**Exercise goal**. Quote, without change, all of the lines that follow.

**Information supplied**.
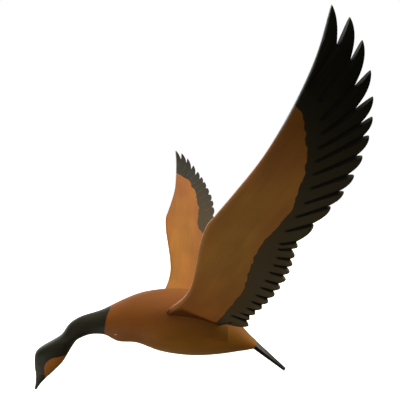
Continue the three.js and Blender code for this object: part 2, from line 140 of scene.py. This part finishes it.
def paintedWood(name, stain, paint, lay=None, paleFleck=None):
    # lay names the attribute that holds the wood's own directions on a bent piece
    material = bpy.data.materials.new(name)
    material.use_nodes = True
    tree = material.node_tree
    shader = tree.nodes["Principled BSDF"]
    add = partial(addNode, tree)
    if lay:
        place = add("ShaderNodeAttribute", attribute_name=lay).outputs["Vector"]
    else:
        place = add("ShaderNodeTexCoord").outputs["Object"]
    marks = {}
    for key, (length, width, detail, distortion) in grain.items():
        scale = (1 / (length * mm), 1 / (width * mm), 1 / (width * mm))
        stretched = add("ShaderNodeMapping", {"Vector": place, "Scale": scale}).outputs["Vector"]
        marks[key] = add("ShaderNodeTexNoise", {"Vector": stretched, "Scale": 1.0, "Detail": detail,
                                                "Distortion": distortion}).outputs["Fac"]

    low, high = strength["brushContrast"]
    brushed = add("ShaderNodeMapRange", {"Value": marks["brush"], "From Min": low, "From Max": high})
    colour = add("ShaderNodeMix", {0: brushed.outputs[0], 6: linearColour(paint["dark"]),
                                   7: linearColour(paint["light"])}, data_type="RGBA").outputs[2]
    halfSheen = strength["sheen"] / 2
    gloss = add("ShaderNodeMath", {0: marks["sheen"], 1: strength["sheen"],
                                   2: paint["roughness"] - halfSheen},
                operation="MULTIPLY_ADD").outputs[0]

    # painted sheen: the tail's upper bevel grey next to the body
    if "bevelSheen" in paint:
        bevelSheen = add("ShaderNodeAttribute", attribute_name="bevelSheen").outputs["Fac"]
        colour = add("ShaderNodeMix", {0: bevelSheen, 6: colour, 7: linearColour(paint["bevelSheen"])},
                     data_type="RGBA").outputs[2]

    if lay:
        along = add("ShaderNodeSeparateXYZ", {"Vector": place}).outputs["X"]
        thinned = add("ShaderNodeMapRange", {"Value": along, "From Min": paint["thickFrom"] * mm,
                                             "From Max": paint["thinFrom"] * mm},
                      interpolation_type="SMOOTHSTEP").outputs[0]
        colour = add("ShaderNodeMix", {0: thinned, 6: colour, 7: linearColour(paint["thinned"])},
                     data_type="RGBA").outputs[2]
        # painted shade: the upper face, and the lower face next to the body, tinted warmer and darker for
        # how the light falls on them
        warmShade = add("ShaderNodeAttribute", attribute_name="warm").outputs["Fac"]
        colour = add("ShaderNodeMix", {0: warmShade, 6: colour, 7: linearColour(shared["warmShadeColour"])},
                     data_type="RGBA", blend_type="MULTIPLY").outputs[2]
        # painted highlight: pale lines beside the cuts above, where their edges catch the light
        above = add("ShaderNodeAttribute", attribute_name="cutAbove").outputs["Fac"]
        cutHighlight = add("ShaderNodeMapRange", {"Value": above, "From Min": shared["cutHighlightWidth"] * mm,
                                          "From Max": 0.0, "To Max": shared["cutHighlightStrength"]}).outputs[0]
        colour = add("ShaderNodeMix", {0: cutHighlight, 6: colour, 7: linearColour(shared["cutHighlightColour"])},
                     data_type="RGBA").outputs[2]
        # painted shade: the cuts below darkened towards their inner corners, where shade falls
        below = add("ShaderNodeAttribute", attribute_name="cutBelow").outputs["Fac"]
        cutWidth = shared["cutWidth"] * mm
        cutShade = add("ShaderNodeMapRange", {"Value": below, "From Min": cutWidth,
                                            "From Max": cutWidth * shared["cutCore"]}).outputs[0]
        colour = add("ShaderNodeMix", {0: cutShade, 6: colour, 7: linearColour(shared["cutShadeColour"])},
                     data_type="RGBA").outputs[2]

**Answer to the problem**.
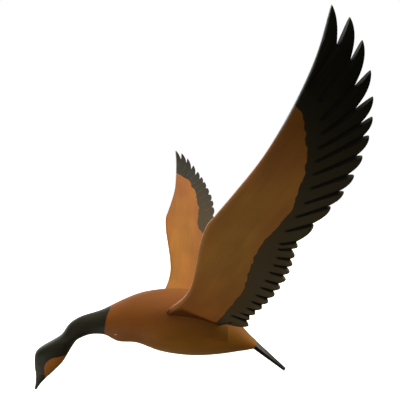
Continue the three.js and Blender code for this object: part 2, from line 140 of scene.py. This part finishes it.
def paintedWood(name, stain, paint, lay=None, paleFleck=None):
    # lay names the attribute that holds the wood's own directions on a bent piece
    material = bpy.data.materials.new(name)
    material.use_nodes = True
    tree = material.node_tree
    shader = tree.nodes["Principled BSDF"]
    add = partial(addNode, tree)
    if lay:
        place = add("ShaderNodeAttribute", attribute_name=lay).outputs["Vector"]
    else:
        place = add("ShaderNodeTexCoord").outputs["Object"]
    marks = {}
    for key, (length, width, detail, distortion) in grain.items():
        scale = (1 / (length * mm), 1 / (width * mm), 1 / (width * mm))
        stretched = add("ShaderNodeMapping", {"Vector": place, "Scale": scale}).outputs["Vector"]
        marks[key] = add("ShaderNodeTexNoise", {"Vector": stretched, "Scale": 1.0, "Detail": detail,
                                                "Distortion": distortion}).outputs["Fac"]

    low, high = strength["brushContrast"]
    brushed = add("ShaderNodeMapRange", {"Value": marks["brush"], "From Min": low, "From Max": high})
    colour = add("ShaderNodeMix", {0: brushed.outputs[0], 6: linearColour(paint["dark"]),
                                   7: linearColour(paint["light"])}, data_type="RGBA").outputs[2]
    halfSheen = strength["sheen"] / 2
    gloss = add("ShaderNodeMath", {0: marks["sheen"], 1: strength["sheen"],
                                   2: paint["roughness"] - halfSheen},
                operation="MULTIPLY_ADD").outputs[0]

    # painted sheen: the tail's upper bevel grey next to the body
    if "bevelSheen" in paint:
        bevelSheen = add("ShaderNodeAttribute", attribute_name="bevelSheen").outputs["Fac"]
        colour = add("ShaderNodeMix", {0: bevelSheen, 6: colour, 7: linearColour(paint["bevelSheen"])},
                     data_type="RGBA").outputs[2]

    if lay:
        along = add("ShaderNodeSeparateXYZ", {"Vector": place}).outputs["X"]
        thinned = add("ShaderNodeMapRange", {"Value": along, "From Min": paint["thickFrom"] * mm,
                                             "From Max": paint["thinFrom"] * mm},
                      interpolation_type="SMOOTHSTEP").outputs[0]
        colour = add("ShaderNodeMix", {0: thinned, 6: colour, 7: linearColour(paint["thinned"])},
                     data_type="RGBA").outputs[2]
        # painted shade: the upper face, and the lower face next to the body, tinted warmer and darker for
        # how the light falls on them
        warmShade = add("ShaderNodeAttribute", attribute_name="warm").outputs["Fac"]
        colour = add("ShaderNodeMix", {0: warmShade, 6: colour, 7: linearColour(shared["warmShadeColour"])},
                     data_type="RGBA", blend_type="MULTIPLY").outputs[2]
        # painted highlight: pale lines beside the cuts above, where their edges catch the light
        above = add("ShaderNodeAttribute", attribute_name="cutAbove").outputs["Fac"]
        cutHighlight = add("ShaderNodeMapRange", {"Value": above, "From Min": shared["cutHighlightWidth"] * mm,
                                          "From Max": 0.0, "To Max": shared["cutHighlightStrength"]}).outputs[0]
        colour = add("ShaderNodeMix", {0: cutHighlight, 6: colour, 7: linearColour(shared["cutHighlightColour"])},
                     data_type="RGBA").outputs[2]
        # painted shade: the cuts below darkened towards their inner corners, where shade falls
        below = add("ShaderNodeAttribute", attribute_name="cutBelow").outputs["Fac"]
        cutWidth = shared["cutWidth"] * mm
        cutShade = add("ShaderNodeMapRange", {"Value": below, "From Min": cutWidth,
                                            "From Max": cutWidth * shared["cutCore"]}).outputs[0]
        colour = add("ShaderNodeMix", {0: cutShade, 6: colour, 7: linearColour(shared["cutShadeColour"])},
                     data_type="RGBA").outputs[2]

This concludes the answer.